The families of these pioneer musicians were astounded to hear some of these recordings from the 1950s when they were played to them during the trip in August. Cheruiyot arap Kirui, who was 88 at the time and among the few survivors from the generation recorded by Tracey, danced and sang along when the music was brought to his village in Kericho. In Nyanza, the group met one of the percussionists on the Hugh Tracey recordings and though he was frail and not able to speak much he reacted strongly when he heard the music that he played on.
Osusa, a veteran of 40 years in band management and music production, has used these field recordings to locate and document musicians in Kenya who continue to perform on instruments first recorded by Tracey. Together with Professor Thram of ILAM, whom he first met during a study visit to ILAM in 2008, Osusa has located communities and musicians to return the many hundreds of Kenyan recordings that Tracey made.
Hugh Tracey recorded and collected instruments throughout sub Saharan Africa to create a famous legacy of field recordings that are archived at ILAM. Other countries where repatriation of these recordings remains to be done are Uganda, Tanzania, Zanzibar, Mozambique, Malawi, Zimbabwe, Zambia, Botswana, South Africa and Namibia.
Many African countries have not treated the archiving of their musical heritage with any seriousness and therefore find that their history is locked up in European or American libraries. It is of some consolation that the Hugh Tracey recordings were preserved at an institution within the continent. Osusa and a group of Kenyan music researchers on a study visit to the British Library in 2009 were quite amazed to hear cylinder recordings made in East Africa in the 1940s, which would be of immense interest today, not just in the communities where the recordings were made but also to the wider public.
It was the realization that future generations of Kenyans would have little or no musical antecedents that spurred efforts towards archiving the musical legacy of Kenya. The country has does not have a national repository of music specifically and the arts in general. The Audiovisual library at the Kenya Broadcasting Cooperation, which is the country’s national radio and television station, has suffered severe neglect and pilferage.
The situation is not any better at the Kenya National Archives where the bulk of material preserved, with a few exceptions, are records of official government events with scant attention paid to the country’s cultural heritage. The Kenya National Museum houses some basic musical instruments from parts of Kenya, but lacks cataloging and detailed information that could stimulate any interest in young minds.

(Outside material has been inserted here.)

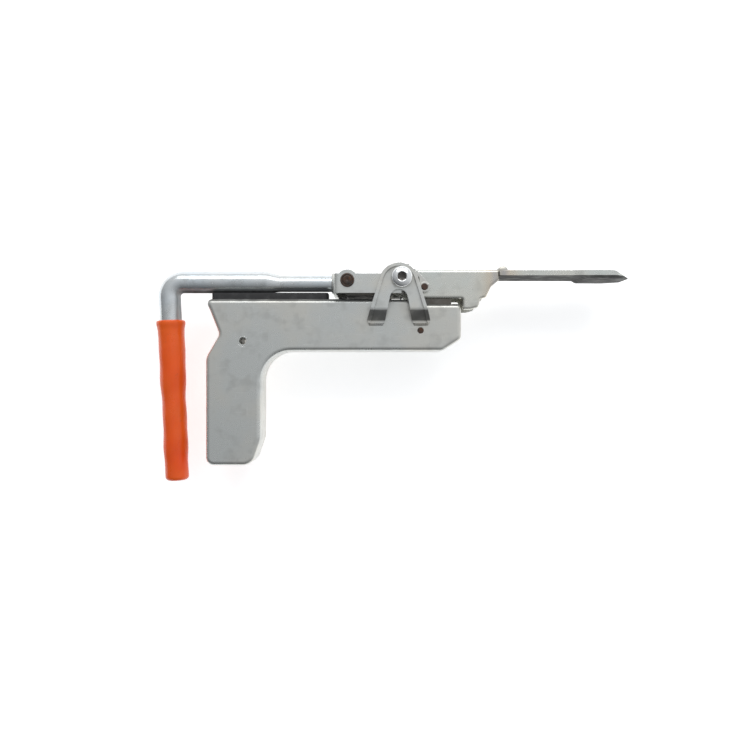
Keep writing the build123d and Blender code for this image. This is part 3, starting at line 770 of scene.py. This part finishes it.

Dr Janet Topp Fargion, the Lead Curator at the World and Traditional Music Sound Archive, who has done extensive research on East African sound recordings, travelled to Kenya a year later to conduct a training workshop with archivists from various organizations, including Ketebul Music and the National Museums, as part of the British Library World Collections Programme.
There are few lessons of adequate archiving of sound recordings elsewhere in Africa. The Gramophone Records Museum and Research Centre (GRMRC) is one. Founded in 1994 by Kwame Sarpong, a retired Ghanaian military officer, it is located in the premises of the Centre for National Culture in the Cape Coast. It holds a unique collection of 78rpm shellac discs, vinyl records, cassettes and reel-to-reel tapes consisting mainly of Ghana’s “high life” music from the 1920s. Again, this is an institution that relies solely on an individual with the vision to support the development of arts and culture through the collection and preservation of archival recordings.
Other notable exceptions include the Tanzania Heritage Project and the “Gram Library” at the Ghana Broadcasting Corporation, which holds the largest collection of recorded music in Ghana and one of the largest archival collections in Africa. On a smaller scale is the ongoing digitization of Radio Mogadishu’s archive of 35,000 reels.
German ethnomusicologist, Dr. Wolfgang Bender at the University of Bayreuth holds an immense collection of music, mainly from West Africa, dating back to the1940s. When the entire music library at the Sierra Leone Broadcasting Service was destroyed following a coup d’état, it was only Bender who the country could turn to for backup copies of their archive.
Given the changing world in which we are living, it is no longer tenable to just to rely on oral practices, as is culturally the norm across much of Africa. The migration to digital formats presents a great opportunity to establish structures for archiving of cultural memory in general and specifically the rich musical heritage of the continent.